TOEFL (Test of English as a Foreign Language): This exam is currently the most common for non-native English speakers. The TOEFL is often a requirement at most colleges and universities in the U.S., Canada and other English-speaking countries. In addition, government agencies, licensing bodies, businesses or scholarship programs might also require the TOEFL. At this time, an individual’s TOEFL score is valid for two years and then subject for re-evaluation after the two-year period.
The TOEFL itself was first administered in 1964 and has been taken by more than 23 million students since then. There are two types of TOEFL tests, the iBT (Internet Based Test) and the PBT (Paper Based test). In February of 2012, ETS announced that they will be phasing out the PBT—in many areas the last PBT was administered May 2012.
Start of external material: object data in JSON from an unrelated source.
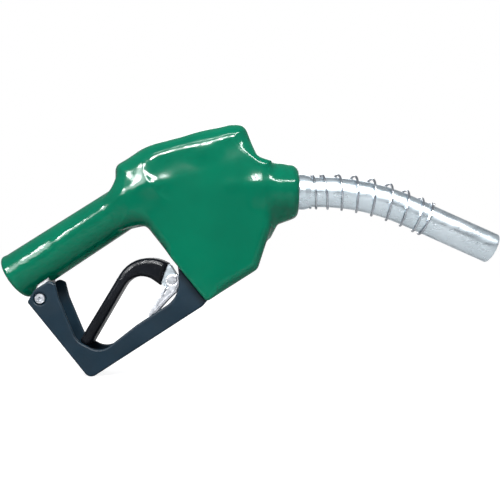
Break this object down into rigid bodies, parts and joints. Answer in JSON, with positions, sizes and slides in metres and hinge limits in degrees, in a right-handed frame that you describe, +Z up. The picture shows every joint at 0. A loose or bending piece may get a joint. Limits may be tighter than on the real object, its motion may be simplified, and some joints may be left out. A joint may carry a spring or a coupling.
{
  "type": "fuel nozzle",
  "caption": "Hand-held automatic shut-off fuel nozzle with a vinyl cover, lever guard, hold-open clip and a bent metal spout wrapped in a coil spring.",
  "frame": {"origin": "centre of the hose inlet's mouth, on the handle's axis", "axes": "+X runs along the base of the spout, away from the hose inlet; +Z is up with the guard below; +Y completes the right-handed frame, across the nozzle"},
  "size_m": [0.3932, 0.046, 0.1954],
  "materials": {
    "cast_aluminium": "as-cast, bead-blasted",
    "green_vinyl": "glossy dip-moulded vinyl",
    "black_moulding": "satin slate-black moulding",
    "black_grip": "glossy black sleeve",
    "machined_aluminium": "satin drawn tube",
    "bright_zinc": "bright zinc plate",
    "spring_steel": "drawn spring wire",
    "stainless_steel": "turned",
    "brass": "turned",
    "seal_rubber": "moulded",
    "acetal": "moulded"
  },
  "bodies": {
    "nozzle_body": {"body_casting": "cast_aluminium", "body_cover": "green_vinyl", "lever_guard": "black_moulding", "guard_rear_screw": "bright_zinc", "guard_rear_nut": "bright_zinc", "guard_front_screws": "bright_zinc", "hold_open_rack": "spring_steel", "main_valve_cap": "cast_aluminium", "main_cap_oring": "seal_rubber", "main_spring": "spring_steel", "main_seat_ring": "brass", "stem_packing": "seal_rubber", "packing_nut": "brass", "plunger_spring": "spring_steel", "plunger_guide_nut": "brass", "plunger_oring": "seal_rubber", "latch_sleeve": "stainless_steel", "diaphragm": "seal_rubber", "diaphragm_spring": "spring_steel", "vacuum_cap": "cast_aluminium", "vacuum_cap_screws": "bright_zinc", "check_seat_ring": "brass", "check_spring": "spring_steel", "check_guide": "acetal", "spout_adapter": "machined_aluminium", "adapter_oring": "seal_rubber", "spout_oring": "seal_rubber", "spout_retaining_screw": "bright_zinc", "spout_tube": "machined_aluminium", "vent_tube": "stainless_steel", "vent_fitting": "stainless_steel", "spout_coil_spring": "spring_steel"},
    "main_valve": {"main_stem": "stainless_steel", "main_poppet": "brass", "poppet_disc": "seal_rubber", "disc_retainer": "stainless_steel"},
    "plunger": {"plunger_rod": "stainless_steel", "plunger_clevis": "stainless_steel", "ball_cage": "stainless_steel", "lever_pin": "stainless_steel", "lever_pin_clips": "bright_zinc"},
    "ball_1": {"latch_ball_1": "stainless_steel"},
    "ball_2": {"latch_ball_2": "stainless_steel"},
    "ball_3": {"latch_ball_3": "stainless_steel"},
    "latch": {"latch_pin": "stainless_steel", "diaphragm_plates": "stainless_steel", "diaphragm_nut": "stainless_steel"},
    "lever": {"lever_arm": "machined_aluminium", "lever_sleeve": "black_grip", "clip_rivet": "bright_zinc", "clip_spring": "spring_steel"},
    "clip": {"hold_open_clip": "bright_zinc"},
    "check_valve": {"check_poppet": "acetal"}
  },
  "joints": [
    {"name": "auto_trip", "type": "slide", "parent": "nozzle_body", "child": "plunger", "axis": [0.2756, 0, -0.9613], "range_m": [0, 0.006], "stiffness_N_per_m": 600, "springref_m": -0.004, "deforming": ["plunger_spring"]},
    {"name": "lever_squeeze", "type": "hinge", "parent": "plunger", "child": "lever", "pos_m": [0.178, 0, 0.009], "axis": [0, 1, 0], "range_deg": [0, 12], "stiffness_Nm_per_rad": 0.8, "springref_deg": -14.32},
    {"name": "main_valve_lift", "type": "slide", "parent": "nozzle_body", "child": "main_valve", "axis": [-0.2756, 0, 0.9613], "range_m": [0, 0.0095], "deforming": ["main_spring"]},
    {"name": "hold_open_swing", "type": "hinge", "parent": "lever", "child": "clip", "pos_m": [0.1256, 0, -0.0009], "axis": [0, 1, 0], "range_deg": [0, 9], "stiffness_Nm_per_rad": 0.004, "deforming": ["clip_spring"]},
    {"name": "latch_pin_lift", "type": "slide", "parent": "nozzle_body", "child": "latch", "axis": [-0.2756, 0, 0.9613], "range_m": [0, 0.0025], "deforming": ["diaphragm", "diaphragm_spring"]},
    {"name": "check_valve_open", "type": "slide", "parent": "nozzle_body", "child": "check_valve", "axis": [1, 0, 0], "range_m": [0, 0.003], "stiffness_N_per_m": 120, "springref_m": -0.003, "deforming": ["check_spring"]},
    {"name": "ball_1_retract", "type": "slide", "parent": "plunger", "child": "ball_1", "axis": [-0.9613, 0, -0.2756], "range_m": [0, 0.0016]},
    {"name": "ball_2_retract", "type": "slide", "parent": "plunger", "child": "ball_2", "axis": [0.4806, -0.866, 0.1378], "range_m": [0, 0.0016]},
    {"name": "ball_3_retract", "type": "slide", "parent": "plunger", "child": "ball_3", "axis": [0.4806, 0.866, 0.1378], "range_m": [0, 0.0016]}
  ],
  "couplings": [
    {"joint": "main_valve_lift", "follows": "lever_squeeze", "m_per_rad": 0.045},
    {"joint": "latch_pin_lift", "follows": "auto_trip", "ratio": 0.4},
    {"joint": "ball_1_retract", "follows": "auto_trip", "ratio": 0.25},
    {"joint": "ball_2_retract", "follows": "auto_trip", "ratio": 0.25},
    {"joint": "ball_3_retract", "follows": "auto_trip", "ratio": 0.25}
  ]
}
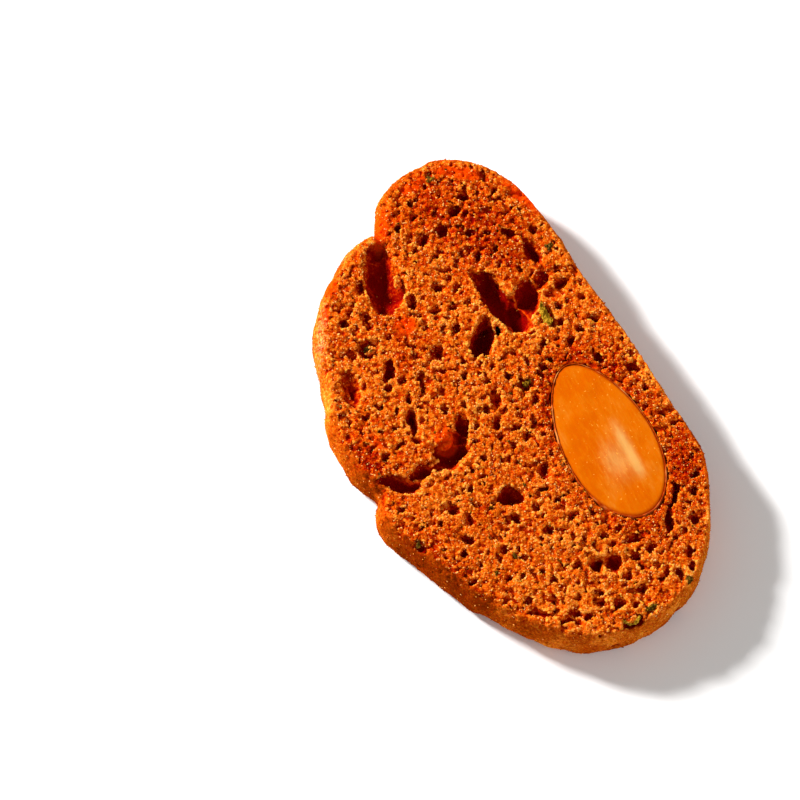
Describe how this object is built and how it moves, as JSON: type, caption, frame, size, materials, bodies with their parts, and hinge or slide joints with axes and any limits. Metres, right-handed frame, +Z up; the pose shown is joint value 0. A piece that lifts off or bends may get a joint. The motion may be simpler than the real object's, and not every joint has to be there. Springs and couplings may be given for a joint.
{
  "type": "savoury biscuit slice",
  "caption": "Thin oval slice of an orange savoury biscuit with open porous crumb, rounded crust, two notches in its edge and an almond cut through near one side.",
  "frame": {"origin": "on the surface it lies on, under the middle of the slice's box", "axes": "+Z up out of the cut face that shows, +Y along the longer side of the slice's box, +X to the right, on the side of the almond"},
  "size_m": [0.047, 0.0612, 0.0065],
  "materials": {
    "crumb": "baked porous crumb, matt, deep orange",
    "almond": "cut almond kernel stained orange, smooth, slight oily gloss"
  },
  "bodies": {
    "root": {"biscuit": "crumb", "almond": "almond"}
  },
  "joints": []
}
|Total Sections:||4 Sections: •Reading •Listening •Speaking •Writing|
|TOEFL Reading||Question Type: 3-5 passages (about 700 words each); 12-14 questions each; Total No. of Questions: About 50; Total Time: 60-100 minutes|
|TOEFL Listening||Question Type: a) 4–6 lectures (3-5 minutes long, about 500-800 words); 6 questions each about 30 questions in total; b) 2–3 conversations (about 3 minutes long, about 12-25 exchanges); 5 questions each about 12 questions in total; Total No. of Questions: 40+; Total Time: 60-90 minutes|
|TOEFL Speaking||Question Type: a) 2 independent tasks (prep time: 15 sec; response time: 45 sec); 2 integrated tasks – Read/Listen/Speak (prep time: 30 sec; response time: 60 sec); c) 2 integrated tasks – Listen/Speak (prep time: 20 sec; response time: 60 sec); Total No. of Questions: 6; Total Time: 20 minutes|
|TOEFL Writing||Question Type: a) 1 integrated task – Read/Listen/Write (20 minutes) (reading time: 3 min; listening time: 2 min; writing: 15 min); b) 1 independent task (30 minutes); Total No. of Questions: 2; Total Time: 50 minutes|
|Time:||Approximately 4 hours|
|Summary||New integrated-skills questions test ability to learn, to integrate information across multiple tests. They are more difficult and more reflective of actual academic English|
-The Reading section runs continuously without sub-sections so test-takers can go back to previous passages and change answers within the time constraint.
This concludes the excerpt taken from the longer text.